Aim of the exercise: For the material that follows, return exactly the lines from the one with "for piece_name, piece" through the one with "cad_parts[node].hide_render = cad_parts[node].hide_viewport", both ends included.

Available data:
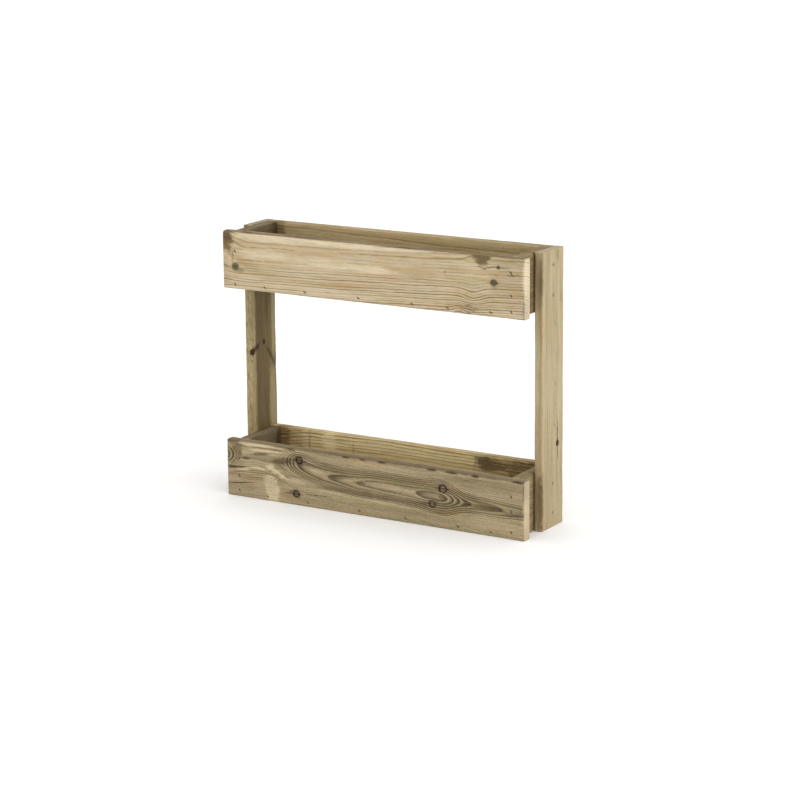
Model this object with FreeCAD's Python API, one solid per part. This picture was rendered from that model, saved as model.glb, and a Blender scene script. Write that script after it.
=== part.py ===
"""Two-tier wall planter: two plank troughs, one above the other, held between a pair of posts.

Millimetres. X runs along the planter, to the right seen from the front. Y runs from the front to the
wall side. Z is up. The origin is on the floor, under the middle of the planter.
"""

import FreeCAD, Part
import math
import os

# ---- Driving dimensions ----

# The whole planter
planter_length = 700.0
planter_height = 560.0

# Posts
post_thickness = 18.0
post_width = 90.0

# Troughs
board_thickness = 22.0  # of the front, back and end boards
board_height = 120.0
base_width = 120.0  # the trough's depth inside
base_thickness = 18.0

# Edges of every plank that run along its grain
plank_rounding = 3.0
rounding_limit = 0.4  # the most rounding, as a share of a plank's thickness

# Drain holes, in a row along the middle of each base
drain_hole_radius = 5.0
drain_hole_count = 4

# Staples, driven through the front and back boards
staple_crown = 6.0
staple_wire_width = 1.3
staple_wire_thickness = 1.1
staple_bite = 16.0  # how far the legs reach into the plank behind
staple_sink = 0.8  # how far the crown lies under the surface
end_staple_lean = 30.0  # degrees from upright, in the end boards
base_staple_lean = 60.0  # the same, along the base

# Countersunk screws, driven through the posts into the end boards
screw_radius = 2.0
screw_head_radius = 4.2
screw_head_rim = 0.4
screw_point = 5.0
screw_sink = 0.6  # how far the head lies under the surface
screw_margin = 30.0  # from a trough's top and bottom edges
screw_tip_cover = 4.0  # wood left between the screw's tip and the soil
screw_clearance = 0.1  # around the shank and above the head
cross_recess_span = 4.6
cross_recess_width = 1.1
cross_recess_depth = 1.6

# Hand-driven staples are unevenly spaced. Those in the end boards are at shares of the board's
# height, and those along the base are at shares of the base's half length, from its middle.
front_staples = {
    "upper": {
        "left": (0.08, 0.39, 0.66),
        "right": (0.12, 0.38, 0.75),
        "base": (-0.80, -0.49, -0.08, 0.32, 0.58, 0.89),
    },
    "lower": {
        "left": (0.11, 0.37, 0.69),
        "right": (0.12, 0.47, 0.72),
        "base": (-0.81, -0.49, -0.09, 0.26, 0.65, 0.89),
    },
}
back_staples = {
    "left": (0.12, 0.50, 0.88),
    "right": (0.12, 0.50, 0.88),
    "base": (-0.85, -0.51, -0.17, 0.17, 0.51, 0.85),
}

# How far a cutting shape runs past the surface that it opens
cut_overrun = 2.0

# ---- Sizes that follow ----

planter_depth = base_width + 2 * board_thickness
front_y = -planter_depth / 2
back_y = planter_depth / 2
trough_front_y = front_y + board_thickness
trough_back_y = back_y - board_thickness

outer_x = planter_length / 2
post_inner_x = outer_x - post_thickness
trough_end_x = post_inner_x - board_thickness
end_board_middle_x = post_inner_x - board_thickness / 2
post_middle_y = back_y - post_width / 2

staple_leg = board_thickness - staple_sink + staple_bite
screw_length = post_thickness + board_thickness - screw_sink - screw_tip_cover

trough_bottoms = {"upper": planter_height - board_height, "lower": 0.0}
sides = {"left": -1, "right": 1}

along_x = FreeCAD.Vector(1, 0, 0)
along_y = FreeCAD.Vector(0, 1, 0)
along_z = FreeCAD.Vector(0, 0, 1)


# ---- Planks ----


def plank(x_range, y_range, z_range, grain):
    """A plank between two corners, with the edges along its grain rounded."""
    spans = [sorted(span) for span in (x_range, y_range, z_range)]
    low = FreeCAD.Vector(*(span[0] for span in spans))
    sizes = [span[1] - span[0] for span in spans]
    block = Part.makeBox(*sizes, low)
    long_edges = []
    for edge in block.Edges:
        direction = edge.tangentAt(edge.FirstParameter)
        if abs(direction.dot(grain)) > 0.5:
            long_edges.append(edge)
    rounding = min(plank_rounding, rounding_limit * min(sizes))
    return block.makeFillet(rounding, long_edges)


def post(side):
    """One of the two uprights, flush with the back and with the ends of the front boards."""
    x_range = (side * post_inner_x, side * outer_x)
    return plank(x_range, (back_y - post_width, back_y), (0, planter_height), along_z)


def front_board(bottom):
    """The trough's front, which runs across both posts."""
    z_range = (bottom, bottom + board_height)
    return plank((-outer_x, outer_x), (front_y, trough_front_y), z_range, along_x)


def back_board(bottom):
    """The trough's back, between the posts."""
    z_range = (bottom, bottom + board_height)
    return plank((-post_inner_x, post_inner_x), (trough_back_y, back_y), z_range, along_x)


def end_board(bottom, side):
    """One end of the trough, between its front and back and against the post."""
    x_range = (side * trough_end_x, side * post_inner_x)
    z_range = (bottom, bottom + board_height)
    return plank(x_range, (trough_front_y, trough_back_y), z_range, along_y)


def base_board(bottom):
    """The trough's floor, level with the lower edges of its sides, with a row of drain holes."""
    z_range = (bottom, bottom + base_thickness)
    y_range = (trough_front_y, trough_back_y)
    board = plank((-trough_end_x, trough_end_x), y_range, z_range, along_x)
    spacing = 2 * trough_end_x / drain_hole_count
    depth = base_thickness + 2 * cut_overrun
    for index in range(drain_hole_count):
        x = -trough_end_x + (index + 0.5) * spacing
        start = FreeCAD.Vector(x, 0, bottom - cut_overrun)
        board = board.cut(Part.makeCylinder(drain_hole_radius, depth, start, along_z))
    return board


# ---- Staples ----


def staple(crown_middle, drive, lean, above=0.0):
    """A staple with its legs along drive. With above, the pocket that it sits in, open that far out."""
    angle = math.radians(lean)
    crown = FreeCAD.Vector(-math.sin(angle), 0, math.cos(angle))
    half = staple_crown / 2
    inner = half - staple_wire_width
    shoulder = staple_leg - staple_wire_width
    outline = [
        (-half, -above),
        (half, -above),
        (half, shoulder),
        (inner, staple_leg),
        (inner, staple_wire_width),
        (-inner, staple_wire_width),
        (-inner, staple_leg),
        (-half, shoulder),
    ]
    thickness = drive.cross(crown) * staple_wire_thickness
    start = crown_middle - thickness / 2
    corners = [start + crown * across + drive * deep for across, deep in outline]
    wire = Part.makePolygon(corners + corners[:1])
    return Part.Face(wire).extrude(thickness)


def staple_places(layout, bottom):
    """The two groups of staples in one long board, each a list of (x, z, lean)."""
    ends = []
    for side_name, side in sides.items():
        for share in layout[side_name]:
            height = bottom + share * board_height
            ends.append((side * end_board_middle_x, height, end_staple_lean))
    base = []
    for share in layout["base"]:
        base.append((share * trough_end_x, bottom + base_thickness / 2, base_staple_lean))
    return {"end_staples": ends, "base_staples": base}


def driven_staples(places, surface_y, drive):
    """The staples at those places in the board with that outer surface, and their pockets."""
    staples = []
    pockets = []
    for x, z, lean in places:
        crown_middle = FreeCAD.Vector(x, surface_y, z) + drive * staple_sink
        staples.append(staple(crown_middle, drive, lean))
        pockets.append(staple(crown_middle, drive, lean, staple_sink + cut_overrun))
    return staples, pockets


# ---- Screws ----


def screw_body(head_middle, drive, clearance=0.0, above=0.0):
    """A screw with no recess. With clearance and above, the hole that it sits in."""
    neck = screw_head_rim + screw_head_radius - screw_radius
    outline = [
        (0, -above),
        (screw_head_radius + clearance, -above),
        (screw_head_radius + clearance, screw_head_rim - clearance),
        (screw_radius + clearance, neck - clearance),
        (screw_radius + clearance, screw_length - screw_point),
        (0, screw_length + clearance),
    ]
    corners = [head_middle + along_z * radius + drive * deep for radius, deep in outline]
    wire = Part.makePolygon(corners + corners[:1])
    return Part.Face(wire).revolve(head_middle, drive, 360)


def cross_recess(head_middle, side):
    """The driver's cross in the head of a screw in the post on that side."""
    depth = cross_recess_depth + cut_overrun
    inner_x = -side * cross_recess_depth
    low_x = min(inner_x, inner_x + side * depth)
    bars = []
    for y_size, z_size in (
        (cross_recess_span, cross_recess_width),
        (cross_recess_width, cross_recess_span),
    ):
        corner = head_middle + FreeCAD.Vector(low_x, -y_size / 2, -z_size / 2)
        bars.append(Part.makeBox(depth, y_size, z_size, corner))
    return bars[0].fuse(bars[1])


def driven_screws(bottom, side):
    """The pair of screws through one post into one end board, and their holes."""
    drive = along_x * -side
    screws = []
    holes = []
    for height in (screw_margin, board_height - screw_margin):
        surface = FreeCAD.Vector(side * outer_x, post_middle_y, bottom + height)
        head_middle = surface + drive * screw_sink
        body = screw_body(head_middle, drive)
        screws.append(body.cut(cross_recess(head_middle, side)))
        above = screw_sink + cut_overrun
        holes.append(screw_body(head_middle, drive, screw_clearance, above))
    return screws, holes


# ---- Assembly ----


def build():
    """Every piece of the planter by name: a plank, or a group of like fasteners."""
    planks = {f"{name}_post": post(side) for name, side in sides.items()}
    fasteners = {}
    pockets = []
    for level, bottom in trough_bottoms.items():
        planks[f"{level}_front_board"] = front_board(bottom)
        planks[f"{level}_back_board"] = back_board(bottom)
        planks[f"{level}_base_board"] = base_board(bottom)
        for name, side in sides.items():
            planks[f"{level}_{name}_end_board"] = end_board(bottom, side)
            screws, holes = driven_screws(bottom, side)
            fasteners[f"{level}_{name}_post_screws"] = screws
            pockets += holes
        for face, layout, surface_y, drive in (
            ("front", front_staples[level], front_y, along_y),
            ("back", back_staples, back_y, along_y * -1),
        ):
            for group, places in staple_places(layout, bottom).items():
                staples, slots = driven_staples(places, surface_y, drive)
                fasteners[f"{level}_{face}_{group}"] = staples
                pockets += slots
    pieces = {}
    for name, solid in planks.items():
        near = [pocket for pocket in pockets if pocket.BoundBox.intersect(solid.BoundBox)]
        pieces[name] = solid.cut(near)
    for name, solids in fasteners.items():
        pieces[name] = Part.makeCompound(solids)
    return pieces


os.makedirs("parts", exist_ok=True)
for piece_name, piece in build().items():
    piece.exportStep(f"parts/{piece_name}.step")
    print(piece_name, len(piece.Solids), "solids", round(piece.Volume), "mm3", piece.isValid())
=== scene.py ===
"""Looks for the two-tier wall planter: every plank as pressure-treated pine, with worn edges, knots,
drying checks, and real slots and holes for its staples and screws.

The row frame: X along the planter, Y from its front to the wall, Z up. Lengths are millimetres,
except where a name ends in _m. A place on a plank is (along, across, depth): along its grain, as the
row frame counts it, across it from its lower or front edge, and deep under its shown face.
"""

import itertools
import math

import bmesh
import bpy
import numpy as np
from mathutils import Matrix, Vector


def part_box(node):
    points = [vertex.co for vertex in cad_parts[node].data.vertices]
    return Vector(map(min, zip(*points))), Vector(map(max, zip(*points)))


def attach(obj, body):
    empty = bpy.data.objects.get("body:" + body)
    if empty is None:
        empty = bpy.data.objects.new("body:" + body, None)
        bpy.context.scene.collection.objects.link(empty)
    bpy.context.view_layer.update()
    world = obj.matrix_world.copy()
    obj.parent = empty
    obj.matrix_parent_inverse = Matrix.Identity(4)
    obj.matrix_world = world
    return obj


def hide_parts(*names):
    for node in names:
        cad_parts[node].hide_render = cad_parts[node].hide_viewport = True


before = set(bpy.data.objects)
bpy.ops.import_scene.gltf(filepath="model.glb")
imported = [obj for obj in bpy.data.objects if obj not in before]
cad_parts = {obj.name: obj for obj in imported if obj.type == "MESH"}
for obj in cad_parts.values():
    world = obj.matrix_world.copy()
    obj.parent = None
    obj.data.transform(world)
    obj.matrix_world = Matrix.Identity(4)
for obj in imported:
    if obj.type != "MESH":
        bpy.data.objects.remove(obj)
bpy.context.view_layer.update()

MM = 0.001


def linear(red, green, blue):
    """A colour given as display values from 0 to 255, as a shader takes it."""
    channels = np.array((red, green, blue)) / 255
    low = channels / 12.92
    high = ((channels + 0.055) / 1.055) ** 2.4
    return (*np.where(channels <= 0.04045, low, high), 1.0)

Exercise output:
for piece_name, piece in build().items():
    piece.exportStep(f"parts/{piece_name}.step")
    print(piece_name, len(piece.Solids), "solids", round(piece.Volume), "mm3", piece.isValid())
=== scene.py ===
"""Looks for the two-tier wall planter: every plank as pressure-treated pine, with worn edges, knots,
drying checks, and real slots and holes for its staples and screws.

The row frame: X along the planter, Y from its front to the wall, Z up. Lengths are millimetres,
except where a name ends in _m. A place on a plank is (along, across, depth): along its grain, as the
row frame counts it, across it from its lower or front edge, and deep under its shown face.
"""

import itertools
import math

import bmesh
import bpy
import numpy as np
from mathutils import Matrix, Vector


def part_box(node):
    points = [vertex.co for vertex in cad_parts[node].data.vertices]
    return Vector(map(min, zip(*points))), Vector(map(max, zip(*points)))


def attach(obj, body):
    empty = bpy.data.objects.get("body:" + body)
    if empty is None:
        empty = bpy.data.objects.new("body:" + body, None)
        bpy.context.scene.collection.objects.link(empty)
    bpy.context.view_layer.update()
    world = obj.matrix_world.copy()
    obj.parent = empty
    obj.matrix_parent_inverse = Matrix.Identity(4)
    obj.matrix_world = world
    return obj


def hide_parts(*names):
    for node in names:
        cad_parts[node].hide_render = cad_parts[node].hide_viewport = True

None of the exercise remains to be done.